The battle becomes one of audience and agency. Nakamura sings his song over the hymn of protest being offered by the defeated left while Kaneda later attempts to counter with a female tale of exploitation, snatching a microphone away from some Americanised hippies singing Woody Guthrie and protesting the Vietnam war while dancing round the stars and stripes. Kaneda eventually gets her moment in the spotlight but she pays a heavy and ironic price for it, partly at the hands of miss 469 who re-enters the boys’ rape fantasy after it is directly revealed to her and she dares them to realise their baser desires. Suddenly back in an empty classroom presided over by Otake’s girlfriend, Miss Tanigawa (Akiko Koyama), and the silent spectre of Kaneda now dressed in a sparkly white hanbok, the boys get an intense lesson in Japanese history and more specifically the origins of the Japanese state in the royal courts of Korea.

The songs of the youthful protestors, some Japanese some co-opted from abroad, have lost their meaning and their fire. Their protest is affected and purposeless, as solipsistic as the boys’ destructive desires.
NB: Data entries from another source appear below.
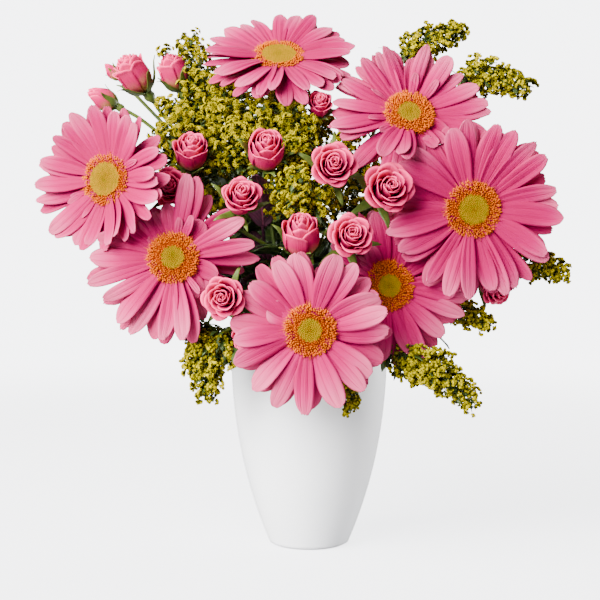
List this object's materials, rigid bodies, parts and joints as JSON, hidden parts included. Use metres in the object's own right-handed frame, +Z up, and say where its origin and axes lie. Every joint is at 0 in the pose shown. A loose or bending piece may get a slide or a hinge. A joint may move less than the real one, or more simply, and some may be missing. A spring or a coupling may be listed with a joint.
{
  "type": "gerberas in a vase",
  "caption": "Mixed arrangement of pink gerberas, spray roses, goldenrod plumes and dark leaves in a plain white tapered vase.",
  "frame": {"origin": "centre of the vase's flat foot, on the surface it stands on", "axes": "+Z up along the vase's axis, -Y towards the side the flowers face, +X to the viewer's right"},
  "size_m": [0.365, 0.2022, 0.3776],
  "materials": {
    "glaze": "satin white glaze",
    "water": "clear water",
    "gerbera_petal": "soft velvety petal",
    "gerbera_disc": "dense matte florets",
    "green_stem": "slightly waxy green stem",
    "rose_petal": "soft rose petal",
    "goldenrod": "matte tiny florets on green",
    "dark_leaf": "dark burgundy leaf"
  },
  "bodies": {
    "root": {"gerbera_1_disc": "gerbera_disc", "gerbera_1_petals": "gerbera_petal", "gerbera_1_stem": "green_stem", "gerbera_2_disc": "gerbera_disc", "gerbera_2_petals": "gerbera_petal", "gerbera_2_stem": "green_stem", "gerbera_3_disc": "gerbera_disc", "gerbera_3_petals": "gerbera_petal", "gerbera_3_stem": "green_stem", "gerbera_4_disc": "gerbera_disc", "gerbera_4_petals": "gerbera_petal", "gerbera_4_stem": "green_stem", "gerbera_5_disc": "gerbera_disc", "gerbera_5_petals": "gerbera_petal", "gerbera_5_stem": "green_stem", "gerbera_6_disc": "gerbera_disc", "gerbera_6_petals": "gerbera_petal", "gerbera_6_stem": "green_stem", "gerbera_7_disc": "gerbera_disc", "gerbera_7_petals": "gerbera_petal", "gerbera_7_stem": "green_stem", "goldenrod_1": "goldenrod", "goldenrod_10": "goldenrod", "goldenrod_11": "goldenrod", "goldenrod_2": "goldenrod", "goldenrod_3": "goldenrod", "goldenrod_4": "goldenrod", "goldenrod_5": "goldenrod", "goldenrod_6": "goldenrod", "goldenrod_7": "goldenrod", "goldenrod_8": "goldenrod", "goldenrod_9": "goldenrod", "leafy_stem_1": "dark_leaf", "leafy_stem_2": "dark_leaf", "rose_spray_1_bloom_1": "rose_petal", "rose_spray_1_bloom_2": "rose_petal", "rose_spray_1_bloom_3": "rose_petal", "rose_spray_1_bloom_4": "rose_petal", "rose_spray_1_stem": "green_stem", "rose_spray_2_bloom_1": "rose_petal", "rose_spray_2_bloom_2": "rose_petal", "rose_spray_2_stem": "green_stem", "rose_spray_3_bloom_1": "rose_petal", "rose_spray_3_bloom_2": "rose_petal", "rose_spray_3_stem": "green_stem", "rose_spray_4_bloom_1": "rose_petal", "rose_spray_4_bloom_2": "rose_petal", "rose_spray_4_bloom_3": "rose_petal", "rose_spray_4_stem": "green_stem", "rose_spray_5_bloom_1": "rose_petal", "rose_spray_5_bloom_2": "rose_petal", "rose_spray_5_stem": "green_stem", "rose_spray_6_bloom_1": "rose_petal", "rose_spray_6_bloom_2": "rose_petal", "rose_spray_6_stem": "green_stem", "rose_spray_7_bloom_1": "rose_petal", "rose_spray_7_stem": "green_stem", "vase": "glaze", "water": "water"}
  },
  "joints": []
}
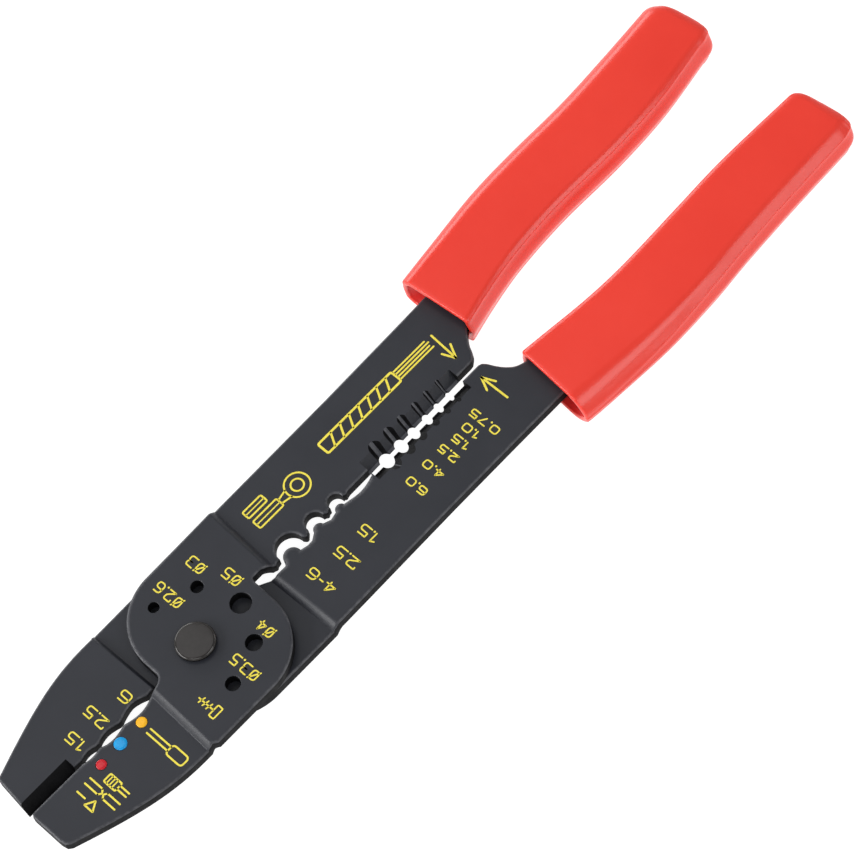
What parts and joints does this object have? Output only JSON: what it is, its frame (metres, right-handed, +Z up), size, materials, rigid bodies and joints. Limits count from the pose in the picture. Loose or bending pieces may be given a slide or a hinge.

On the one hand, youth embraces the pop culture of rebellion – joining the flower power revolution and adopting the Americanised protests against a foreign war and (perhaps tangentially) their nation’s complicity in it, while age fixes its sights on a recently revived imperial holiday and a rejection of the fascist past (though not a rejection of the imperial past or a recognition of its lingering legacy). Painted in tones of red and white, the rising sun occasionally replaced with the blackened flag of protest, Sing a Song of Sex is a paradoxically nihilistic condemnation of post-war youth who allow their oppression to push them into senseless acts of violence rather towards the noble causes of revolution and social change which might finally set them free.